I drank a session of this over the past weekend. I’d had some broken off the cake and airing out for a week or 10 days. This is a loosely compressed cake, at least around the edge I was nibbling at. I easily got 15g or so of leaf just by poking at it with a pick. It’s large pieces of leaf, few whole ones, with rather a lot of sticks or stems. The color of the leaf is brown of roasted coffee bean to almost black. The dry leaf has a faint aroma of incense, which strengthens some as it is warmed in a heated gaiwan.
The loose, large-leaf material is easily soaked with a 10-second rinse: a wide pour leaves almost nothing caught in the filter. Noting the absence of choppy stuff I determine to start with longish steeps and hit it like 20s, 15s, 15s, 15s, 10s, 15s, 20s, 25s,…45s, 60s, 75s… 120s. I think it went 16-17 infusions before it was played out. Had I not hammered so hard on it early I’m sure it would be good for 20.
The incense aroma of the dry leaf survived the rinse and made it into the first few infusions. These also had a strong sweet mouthfeel which grew increasingly bitter and astringent, with early development of the characteristic woody medicinal profile of mature raw tea. After the first 5-6 cups there is a thick, strong, sweet dry-cup aroma, I’m sitting there huffing it between steeps.

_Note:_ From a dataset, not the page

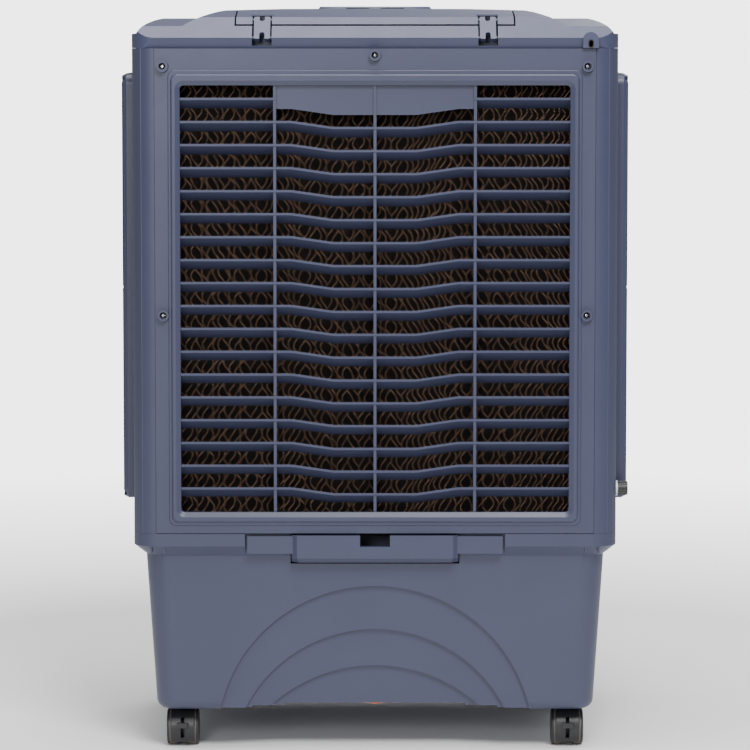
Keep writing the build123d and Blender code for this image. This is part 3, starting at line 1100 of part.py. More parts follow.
# A caster at the origin: stem axis on Z, wheels trailing towards +Y.
with BuildPart() as caster_hood:
    rod_along_x(HOOD_R, -HOOD_W / 2, HOOD_W / 2, TRAIL, WHEEL_R + 0.5)
    fillet(caster_hood.edges().filter_by(GeomType.CIRCLE), 1.2)
    rod_along_x(HOOD_R - 2, -HOOD_W / 2 - 1, HOOD_W / 2 + 1, TRAIL, WHEEL_R + 0.5, mode=Mode.SUBTRACT)
    box_between((-30, -40, -5), (30, 60, HOOD_LOW_Z), Mode.SUBTRACT)
    box_between((-30, -40, -5), (30, TRAIL, WHEEL_R), Mode.SUBTRACT)
    rod_along_x(WHEEL_R - 1.5, -WEB_T / 2, WEB_T / 2, TRAIL, WHEEL_R + 0.5)
    box_between((-WEB_T / 2, 0, WHEEL_R - 4), (WEB_T / 2, TRAIL, WHEEL_R + HOOD_R - 1))
    rod_along_z(11, 28, stem_low_z, 0, 0)
    rod_along_x(WHEEL_R + 0.6, WEB_T / 2 + 0.4, HOOD_W / 2 + 1, TRAIL, WHEEL_R, mode=Mode.SUBTRACT)
    rod_along_x(WHEEL_R + 0.6, -HOOD_W / 2 - 1, -WEB_T / 2 - 0.4, TRAIL, WHEEL_R, mode=Mode.SUBTRACT)
    # Slot through the web and the hood's back for the brake lever, with its pin.
    box_between((-2.4, TRAIL + 5, 12), (2.4, TRAIL + 40, WHEEL_R + 15), Mode.SUBTRACT)
    rod_along_x(3 + RUNNING, -30, 30, TRAIL, WHEEL_R, mode=Mode.SUBTRACT)
    rod_along_x(1.5, -WEB_T / 2, WEB_T / 2, TRAIL + LEVER_PIVOT_Y, LEVER_PIVOT_Z)
    rod_along_z(STEM_R, stem_low_z - 2, STEM_TOP_Z, 0, 0)

with BuildPart() as caster_wheels:
    tread_in_x, tread_out_x = WHEEL_GAP / 2, WHEEL_GAP / 2 + TREAD_W
    for side in (-1, 1):
        rod_along_x(WHEEL_R, *sorted((side * tread_in_x, side * tread_out_x)), TRAIL, WHEEL_R)
        rod_along_x(DISC_R, *sorted((side * tread_in_x, side * (tread_out_x + DISC_T))), TRAIL, WHEEL_R)
    wheel_rims = caster_wheels.edges().filter_by(GeomType.CIRCLE).group_by(Axis.X)
    chamfer(wheel_rims[0] + wheel_rims[-1], 1.2)
    rod_along_x(3, -tread_in_x - 8, tread_in_x + 8, TRAIL, WHEEL_R)

for index, (x, y) in enumerate(CASTERS):
    with BuildPart() as caster:
        add(caster_hood.part.moved(Location((x, y, 0))))
    save(caster, f"caster_{index + 1}")
    with BuildPart() as wheels:
        add(caster_wheels.part.moved(Location((x, y, 0))))
    save(wheels, f"wheels_{index + 1}")

with BuildPart() as one_lever:
    with BuildSketch(Plane.YZ.offset(-2)):
        with BuildLine():
            Polyline(
                (TRAIL + 7, LEVER_PIVOT_Z - 2),
                (TRAIL + 9, LEVER_PIVOT_Z + 2.6),
                (TRAIL + 32, 33),
                (TRAIL + 32, 27),
                (TRAIL + 24, 26),
                close=True,
            )
        make_face()
    extrude(amount=4)
    box_between((-7, TRAIL + 29, 26.5), (7, TRAIL + 34, 33))
    rod_along_x(1.5 + RUNNING, -5, 5, TRAIL + LEVER_PIVOT_Y, LEVER_PIVOT_Z, mode=Mode.SUBTRACT)

for index, (x, y) in enumerate(CASTERS[:2]):
    with BuildPart() as brake_lever:
        add(one_lever.part.moved(Location((x, y, 0))))
    save(brake_lever, f"brake_lever_{index + 1}")
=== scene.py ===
"""Evaporative cooler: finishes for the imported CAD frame, its wet pads, its dust nets and a stage.

Laid out as an add-on: one operator for each piece or group of like pieces, one for the stage.
Lengths are metres. +Z is up, -Y the air outlet and +Y the rear intake side.
"""

import math

import bmesh
import bpy
import numpy as np
from bpy.props import FloatProperty, FloatVectorProperty, IntProperty, PointerProperty
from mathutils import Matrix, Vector


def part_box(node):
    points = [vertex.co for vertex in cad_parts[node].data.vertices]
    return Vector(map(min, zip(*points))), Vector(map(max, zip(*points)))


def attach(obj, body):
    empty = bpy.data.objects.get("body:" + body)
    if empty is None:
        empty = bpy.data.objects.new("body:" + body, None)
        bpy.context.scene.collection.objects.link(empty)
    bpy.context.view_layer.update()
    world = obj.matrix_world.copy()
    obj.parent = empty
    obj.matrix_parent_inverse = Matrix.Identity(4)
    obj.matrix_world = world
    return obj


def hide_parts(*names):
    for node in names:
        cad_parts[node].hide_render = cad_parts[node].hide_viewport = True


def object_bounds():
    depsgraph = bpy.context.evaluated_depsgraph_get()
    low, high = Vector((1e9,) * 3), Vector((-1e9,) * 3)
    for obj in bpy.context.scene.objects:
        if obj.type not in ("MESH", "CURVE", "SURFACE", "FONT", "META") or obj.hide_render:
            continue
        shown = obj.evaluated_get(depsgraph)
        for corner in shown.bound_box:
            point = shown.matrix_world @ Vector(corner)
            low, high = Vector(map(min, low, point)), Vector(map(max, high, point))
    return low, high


bl_info = {
    "name": "Evaporative cooler finish",
    "version": (1, 0, 0),
    "blender": (4, 5, 0),
    "location": "3D View > Sidebar > Cooler",
    "description": "Gives an evaporative cooler frame its finishes, wet pads, dust nets and a stage",
    "category": "Object",
}

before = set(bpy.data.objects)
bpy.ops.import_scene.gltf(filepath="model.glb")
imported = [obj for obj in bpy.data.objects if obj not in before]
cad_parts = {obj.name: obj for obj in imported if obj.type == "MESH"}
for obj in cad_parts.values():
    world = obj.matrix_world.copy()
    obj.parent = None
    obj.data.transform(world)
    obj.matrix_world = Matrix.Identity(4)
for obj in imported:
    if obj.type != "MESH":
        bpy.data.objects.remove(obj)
CAD_BOX = [[float(v) for v in corner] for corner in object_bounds()]
PAD_LOW, PAD_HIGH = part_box("rear_pad")
PAPER_THICKNESS = 0.0015
SHEET_SWING = 0.56  # half the width of a sheet's wave, in sheet spacings
SIDE_NET_THICKNESS = 0.001
WHEEL_PAIR_HALF = 0.0205
TREAD_HALF = 0.0171  # where the tread ends, from the middle of the pair
FLOOR_RADIUS = 3.0
FADE_START, FADE_END = 1.0, 2.8  # radii between which the floor fades into the backdrop


# ---- Sizes and colours that a user would change -------------------------------------------------
class CoolerPlastics(bpy.types.PropertyGroup):
    """Colours of the mouldings."""

    cabinet: FloatVectorProperty(
        name="Cabinet", description="Colour of the cabinet and tub plastic", subtype="COLOR",
        default=(0.036, 0.041, 0.080), min=0.0, max=1.0,
    )
    # Painted light: a slightly lighter copy of the cabinet colour, standing for the top light on the cover
    # and lid.
    cover: FloatVectorProperty(
        name="Top cover", description="Colour of the top cover and lid plastic", subtype="COLOR",
        default=(0.040, 0.046, 0.092), min=0.0, max=1.0,
    )
    white: FloatVectorProperty(
        name="Inner parts", description="Colour of the pale inner mouldings", subtype="COLOR",
        default=(0.62, 0.64, 0.66), min=0.0, max=1.0,
    )
    black: FloatVectorProperty(
        name="Black parts", description="Colour of the black mouldings", subtype="COLOR",
        default=(0.012, 0.012, 0.014), min=0.0, max=1.0,
    )
    plug: FloatVectorProperty(
        name="Drain plug", description="Colour of the drain plug", subtype="COLOR",
        default=(0.78, 0.20, 0.06), min=0.0, max=1.0,
    )
    grain: FloatProperty(
        name="Moulding grain", description="Size of the fine grain on the mouldings", subtype="DISTANCE",
        unit="LENGTH", default=0.0008, min=0.0001, max=0.01,
    )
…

By the 8th steep or so I’m thinking that there is still considerable greenness here that could develop over future years, but I bought this as a daily drinker so that’s probably not going to happen to this cake.
By about the 10th steep the dominant note is a bright tangy tart taste with mouth-drying astringency. This stays in following steeps gradually fading until it reaches the faintly-sweet-colored-water stage.